Several German bishops have been embroiled in a number of controversies in recent months, some of which have also led to tensions with the Vatican, in particular pertaining to the reception of the Eucharist by Protestants who are married to Catholics - a practice now officially established in several German dioceses - along with the reception of the Eucharist by divorced-and-remarried Catholics.
At least one bishop recently voiced support for a 'church strike' advocating women's ordination.
Last month, Pope Francis sent a 28-page letter to Catholics in Germany calling for a focus on evangelization in the face of the "erosion" and "decline of the faith" in the country.

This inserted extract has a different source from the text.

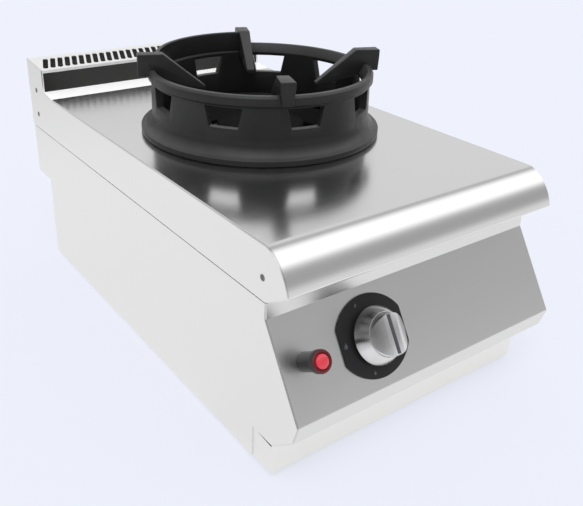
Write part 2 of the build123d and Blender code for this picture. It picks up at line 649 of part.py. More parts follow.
def pilot_burner():
    """Pilot with its hooded head."""
    x, y = PILOT_XY
    body = rod(5, 225, 262) + rod(6.5, 262, 268)
    return Pos(x, y, 0) * (body - rod(2, 224, 266))


def spark_electrode():
    """Ceramic body, with the wire tip above it."""
    x, y = ELECTRODE_XY
    return Pos(x, y, 0) * (rod(3.5, 214, 258) + rod(1, 258, 272))


def pilot_pipe():
    """Copper pipe from the valve to the pilot."""
    x, y = PILOT_XY
    route = [along(KNOB, -30, 0, -45), along(KNOB, -56, 0, -45), (-118, -245, 150), (x, SHIELD_Y - 14, 185),
             (x, y, 185), (x, y, 225)]
    return tube(route, 2, 0, 12)


def thermocouple_lead():
    """Capillary from the valve's safety head to the thermocouple."""
    x, y = COUPLE_XY
    route = [along(KNOB, 0, 24, -50), along(KNOB, 0, 44, -50), (x, SHIELD_Y - 16, 192),
             (x, y, 192), (x, y, 212)]
    return tube(route, 1.2, 0, 9)


def ignition_lead():
    """High voltage lead from the igniter to the electrode."""
    x, y = ELECTRODE_XY
    route = [along(IGNITER, 0, 0, -40), along(IGNITER, 0, 0, -62), (-130, -240, 138),
             (x, SHIELD_Y - 14, 178), (x, y, 178), (x, y, 214)]
    return tube(route, 1.8, 0, 12)


def injector_pipe():
    """Pipe from the valve's outlet to the injector."""
    start = along(KNOB, 32, 0, -45)
    end_y = TUBE_FRONT_Y - 30
    return tube([start, (0, start[1], start[2]), (0, start[1], NECK_Z), (0, end_y, NECK_Z)], 4, 2.8, 11)


def gas_pipe():
    """Supply pipe from the inlet, under the burner box, to the valve."""
    route = [(INLET_X, RECESS_Y - 12, INLET_Z), (INLET_X, SHIELD_Y + 15, INLET_Z),
             (KNOB_X, SHIELD_Y + 15, INLET_Z), along(KNOB, 0, 0, -118), along(KNOB, 0, 0, -76)]
    return tube(route, 8, 6.5, 15)


def gas_inlet():
    """Male threaded inlet fitting in the service recess."""
    fitting = cylinder_y(INLET_X, RECESS_Y, RECESS_Y + 22, INLET_Z, THREAD_RADIUS)
    fitting += cylinder_y(INLET_X, RECESS_Y - 8, RECESS_Y, INLET_Z, THREAD_RADIUS - 0.3)
    fitting += Pos(INLET_X, RECESS_Y - 14, INLET_Z) * Rot(-90, 0, 0) * hexagon(27, 0, 6)
    fitting -= cylinder_y(INLET_X, RECESS_Y - 20, RECESS_Y + 30, INLET_Z, 6.5)
    return fitting - cylinder_y(INLET_X, RECESS_Y - 20, RECESS_Y - 12, INLET_Z, 8)


def inlet_locknut():
    """Nut that clamps the inlet fitting to the back sheet."""
    nut = Pos(INLET_X, RECESS_Y - SHEET - 6, INLET_Z) * Rot(-90, 0, 0) * hexagon(30, 0, 6)
    return nut - cylinder_y(INLET_X, RECESS_Y - 20, RECESS_Y, INLET_Z, THREAD_RADIUS - 0.3)


def pipe_clips():
    """Two upright straps that hold the supply pipe off the base."""
    clips = []
    floor = BASE_Z + 2 * SHEET
    for y in (RING_Y - 60, RING_Y + 200):
        clip = block((INLET_X - 14, y, floor), (INLET_X + 14, y + 2, INLET_Z + 13))
        clip += block((INLET_X - 14, y, floor), (INLET_X + 14, y + 16, floor + 2))
        clips.append(clip - cylinder_y(INLET_X, y - 1, y + 3, INLET_Z, 8))
    return clips


# ================================================================ feet
def foot():
    """Levelling foot: round pad with its stud, standing on the floor."""
    pad = turned([(0, 0), (17, 0), (20, 2), (20, 5), (13, 7.5), (0, 7.5)])
    return pad + rod(5, 7, 62)


def foot_nuts():
    """Welded nuts on the base pan that the feet screw through."""
    low = BASE_Z + 2 * SHEET
    return [Pos(x, y, 0) * (hexagon(17, low, low + 10) - rod(5 + FIT, low - 1, low + 12))
            for x, y in FEET.values()]


# ================================================================ wok ring
def sector(inner, outer, low, high, start, sweep_angle):
    """Part of a ring between two radii, heights and angles."""
    corners = Polyline((inner, low), (outer, low), (outer, high), (inner, high), close=True)
    return Rot(0, 0, start) * revolve(make_face(Plane.XZ * corners), Axis.Z, sweep_angle)


def wok_ring():
    """Cast ring with flared foot, nine windows and the raised guard at the back."""
    profile = (
        Polyline((FLANGE_RADIUS, 9.5), (FLANGE_RADIUS, 3), (158, 0), (146, 0), (138.5, 16), (137, 66),
                 (135.5, 74), (143, RING_HEIGHT), (148.5, RING_HEIGHT), (RIM_RADIUS, 83),
                 (RIM_RADIUS, 74), (147, 70.5), (147.6, 34))
        + ThreePointArc((147.6, 34), (151.4, 17.5), (FLANGE_RADIUS, 9.5))
    )
    ring = revolve(make_face(Plane.XZ * profile), Axis.Z, 360)
    lug_step = 360 / LUG_COUNT
    ring += sector(135.5, 140.5, 74, GUARD_HEIGHT, 90 - lug_step / 2, lug_step)
    half_top = radians(WINDOW_TOP_ANGLE / 2)
    half_low = radians(WINDOW_LOW_ANGLE / 2)
    wall = 147.0
    window = make_face(Polyline(
        (-wall * sin(half_top), WINDOW_HIGH), (wall * sin(half_top), WINDOW_HIGH),
        (wall * sin(half_low), WINDOW_LOW), (-wall * sin(half_low), WINDOW_LOW), close=True))
    cutter = extrude(Plane(origin=(0, 170, 0), x_dir=(1, 0, 0), z_dir=(0, -1, 0)) * window, 60)
    return ring - [Rot(0, 0, angle - 90) * cutter for angle in WINDOW_ANGLES]


def lug(ring):
    """One wok rest: a block hooked over the rim with a blade that slopes down inwards."""
    side = make_face(Plane.XZ * Polyline(
        (LUG_OUTER_RADIUS, 77), (LUG_OUTER_RADIUS, LUG_HEIGHT), (LUG_FLAT_RADIUS, LUG_HEIGHT),
        (LUG_TIP_RADIUS, 62), (LUG_TIP_RADIUS, 56), (136, 70.8), (145, 77), close=True))
    blade = extrude(side, LUG_OUTER_WIDTH, both=True)
    plan = make_face(Polyline(
        (LUG_TIP_RADIUS - 1, -LUG_TIP_WIDTH / 2), (LUG_OUTER_RADIUS + 1, -LUG_OUTER_WIDTH / 2),
        (LUG_OUTER_RADIUS + 1, LUG_OUTER_WIDTH / 2), (LUG_TIP_RADIUS - 1, LUG_TIP_WIDTH / 2), close=True))
    blade &= extrude(plan, 200)
    wide, narrow = LUG_OUTER_WIDTH / 2, LUG_HOOK_WIDTH / 2
    for side in (-1, 1):
        taper = [(side * (wide + 1), 98), (side * wide, 98), (side * narrow, 77),
                 (side * narrow, 76), (side * (wide + 1), 76)]
        blade -= yz_plate(taper, 152, LUG_OUTER_RADIUS + 1)
    return blade - ring


def wok_lugs(ring):
    """The four rests at even angles, between the guard's ends and opposite them."""
    step = 360 / LUG_COUNT
    plain = turned([(FLANGE_RADIUS, 0), (137, 0), (137, 66), (135.5, 74), (143, RING_HEIGHT),
                    (148.5, RING_HEIGHT), (RIM_RADIUS, 83), (RIM_RADIUS, 0)])
    guard = sector(135.5, 140.5, 74, GUARD_HEIGHT, 90 - step / 2, step)
    lugs = []
    for k in range(LUG_COUNT):
        angle = 90 - step / 2 + step * k
        lugs.append(Rot(0, 0, angle) * lug(plain) - guard)
    return lugs


# ================================================================ assembly
def build():
    """Make every sub-part in its place."""
    right = side_panel()
    parts["side_panel_right"] = right
    parts["side_panel_left"] = mirror(right, Plane.YZ)
    parts["rear_panel_lower"], parts["rear_panel_upper"] = rear_panels()
    parts["rear_screws"] = rear_screws()
    parts["base_pan"] = base_pan()
    parts["plinth"] = plinth()
    parts["control_panel"] = control_panel()
    parts["hob_top"] = hob_top()
    end = hob_side()
    parts["hob_side_right"] = end
    parts["hob_side_left"] = mirror(end, Plane.YZ)
    parts["side_screws"] = side_screws()
    parts["nose_brackets"] = nose_brackets()
    parts["deck_ribs"] = deck_ribs()
    parts["flue_riser"] = flue_riser()
    parts["flue_duct"] = flue_duct()
    parts["burner_box"] = burner_box()
    parts["burner_well"] = burner_well()
    parts["heat_shield"] = heat_shield()
    parts["insulation_blanket"] = insulation_blanket()
    parts["burner_stand"] = burner_stand()
    parts["burner_body"] = burner_body()
    parts["burner_crown"] = burner_crown()
    parts["burner_cap"] = burner_cap()
    parts["mixing_tube"] = mixing_tube()
    parts["air_shutter"] = air_shutter()
    parts["injector"] = injector()
    parts["injector_bracket"] = injector_bracket()
    parts["injector_pipe"] = injector_pipe()
    parts["valve_body"] = KNOB * valve_body()
    parts["valve_plug"] = KNOB * valve_plug()
    parts["valve_spindle"] = KNOB * valve_spindle()
    parts["valve_bracket"] = KNOB * valve_bracket()
    parts["spring_seat"] = KNOB * spring_seat()
    parts["valve_spring"] = KNOB * coil(7.6, 0.8, -20.5, -8, 5)
    parts["control_bezel"] = KNOB * control_bezel()
    parts["control_knob"] = KNOB * control_knob()
    parts["igniter_body"] = IGNITER * igniter_body()
    parts["igniter_nut"] = IGNITER * (hexagon(24, -6.5, -SHEET) - rod(IGNITER_BARREL, -8, 0))
    parts["igniter_button"] = IGNITER * igniter_button()
    parts["igniter_spring"] = IGNITER * coil(5.4, 0.6, -25, -8, 6)
    parts["ignition_lead"] = ignition_lead()
    parts["spark_electrode"] = spark_electrode()
    parts["pilot_bracket"] = pilot_bracket()
    parts["pilot_burner"] = pilot_burner()
    parts["pilot_pipe"] = pilot_pipe()
    parts["thermocouple"] = Pos(COUPLE_XY[0], COUPLE_XY[1], 0) * rod(3, 212, 270)
    parts["thermocouple_lead"] = thermocouple_lead()
    parts["gas_pipe"] = gas_pipe()
    parts["gas_inlet"] = gas_inlet()
    parts["inlet_locknut"] = inlet_locknut()
    parts["pipe_clips"] = pipe_clips()
    parts["foot_nuts"] = foot_nuts()
    for name, (x, y) in FEET.items():
        parts["foot_" + name] = Pos(x, y, 0) * foot()
    ring = wok_ring()
    in_place = DECK_CENTRE * Rot(0, 0, RING_TURN)
    parts["wok_ring"] = in_place * ring
    parts["wok_lugs"] = [in_place * piece for piece in wok_lugs(ring)]


def solids_of(shape):
    """Every solid in a shape or a list of shapes."""
    pieces = shape if isinstance(shape, list) else [shape]
    return [solid for piece in pieces for solid in piece.solids()]


build()
os.makedirs("parts", exist_ok=True)
for node, shape in parts.items():
    solids = solids_of(shape)
    export_step(solids[0] if len(solids) == 1 else Compound(children=solids), f"parts/{node}.step")
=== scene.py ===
"""Looks of a countertop gas wok range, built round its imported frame.

Metres, +Z up, the front faces -Y. Sizes given in millimetres are turned into metres by the helpers.
"""

import json
from math import acos, atan2, cos, pi, radians, sin, sqrt

import bpy
from bpy.props import FloatProperty, FloatVectorProperty, IntProperty, PointerProperty
from mathutils import Matrix, Vector


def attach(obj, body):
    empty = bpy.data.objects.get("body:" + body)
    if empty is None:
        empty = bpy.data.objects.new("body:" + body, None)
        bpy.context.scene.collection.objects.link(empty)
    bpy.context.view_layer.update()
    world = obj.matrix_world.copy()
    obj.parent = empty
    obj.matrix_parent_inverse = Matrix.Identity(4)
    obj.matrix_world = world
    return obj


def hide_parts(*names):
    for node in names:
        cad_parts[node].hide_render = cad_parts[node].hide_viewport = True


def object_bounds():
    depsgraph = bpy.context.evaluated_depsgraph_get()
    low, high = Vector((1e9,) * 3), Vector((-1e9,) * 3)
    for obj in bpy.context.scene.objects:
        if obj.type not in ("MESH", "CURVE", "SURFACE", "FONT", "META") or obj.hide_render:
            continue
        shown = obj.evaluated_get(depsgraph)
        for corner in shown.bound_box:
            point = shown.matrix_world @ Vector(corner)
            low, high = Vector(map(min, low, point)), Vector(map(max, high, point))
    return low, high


bl_info = {
    "name": "Wok range",
    "version": (1, 0, 0),
    "blender": (4, 5, 0),
    "location": "3D View > Sidebar > Wok range",
    "description": "Builds the visible pieces, finishes and studio of a countertop gas wok range",
    "category": "Object",
}

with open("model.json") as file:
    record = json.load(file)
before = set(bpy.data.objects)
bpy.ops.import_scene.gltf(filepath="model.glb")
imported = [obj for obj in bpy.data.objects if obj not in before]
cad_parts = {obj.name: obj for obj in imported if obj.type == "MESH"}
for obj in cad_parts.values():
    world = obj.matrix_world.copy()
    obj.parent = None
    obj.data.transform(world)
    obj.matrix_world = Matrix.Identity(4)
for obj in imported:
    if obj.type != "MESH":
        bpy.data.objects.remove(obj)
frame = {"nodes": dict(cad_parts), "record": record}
CAD_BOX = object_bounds()

MM = 0.001
MERGE_GAP = 0.01 * MM
HALF_WIDTH = 200.0
SHEET = 1.5
INNER = HALF_WIDTH - SHEET

# places along the depth, from the back of the range
BACK_Y = round(CAD_BOX[1].y / MM, 2)
RISER_FRONT_Y = BACK_Y - 62.0
RAMP_Y = BACK_Y - 97.0
RING_Y = BACK_Y - 362.4
PLINTH_BACK_Y = BACK_Y - 632.5
NOSE_START_Y = BACK_Y - 662.0
PANEL_TOP_Y = BACK_Y - 664.0
PLINTH_Y = BACK_Y - 681.0
NOSE_TIP_Y = BACK_Y - 700.4
LIP_Y = BACK_Y - 716.0
PANEL_FOOT_Y = BACK_Y - 723.6

# heights above the floor
BASE_Z = 8.0
NOTCH_Z = 49.0
LIP_Z = 77.0
PANEL_FOOT_Z = 100.0
PANEL_TOP_Z = 196.0
SIDE_TOP_Z = 215.0
END_LOW_Z = 215.7
SEAM_Z = 216.5
NOSE_TIP_Z = 238.4
DECK_Z = 278.0
RAMP_TOP_Z = 282.0

# rolled nose in (y, z): a gentle start, then the fall to the tip
NOSE_TURN = ((NOSE_START_Y, DECK_Z), (NOSE_START_Y - 5.1, 277.4), (NOSE_START_Y - 10, 275.6))
NOSE_FALL = (NOSE_TURN[2], (BACK_Y - 690.4, 260.2), (NOSE_TIP_Y, NOSE_TIP_Z))

# flue riser: its top slopes up to the back, and a slit in its end shows the joint of the sheets
RISER_FLOOR_Z = 221.0
RISER_FRONT_Z = 317.0
RISER_BACK_Z = 323.5
SLIT_LOW_Z, SLIT_HIGH_Z = 236.0, 272.0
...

In his letter, Pope Francis issued a warning about the "synodal path," a process announced the German bishops' conference in March. The conference said issues of priestly celibacy, the Church's teaching on sexual morality, and a reduction of clerical power would be subject to a process of "synodal progression" that could lead to a binding, but as yet undetermined, outcome.
"Synodality presupposes and requires the action of the Holy Spirit," Francis said in the letter.
The pope warned that "despite all serious and inevitable reflection, it is easy to fall into subtle temptations … therefore caution should be exercised, since they, anything but helpful to a common path, hold us in preconceived schemes and mechanisms that end in alienation or limitation of our mission."
The pope also reiterated concerns he raised with the German bishops during their ad limina visit in Rome in November 2015 in which he had already noted a grave lack of participation in the sacraments among Catholics in Germany. He challenged bishops to "pastoral conversion" and warned of "excessive centralization."
"To accept and endure the present situation … is an invitation to face what has died in us and in our congregations, which requires evangelization and visitation by the Lord," Francis said. "But this requires courage, because what we need is much more than structural, organizational or functional change."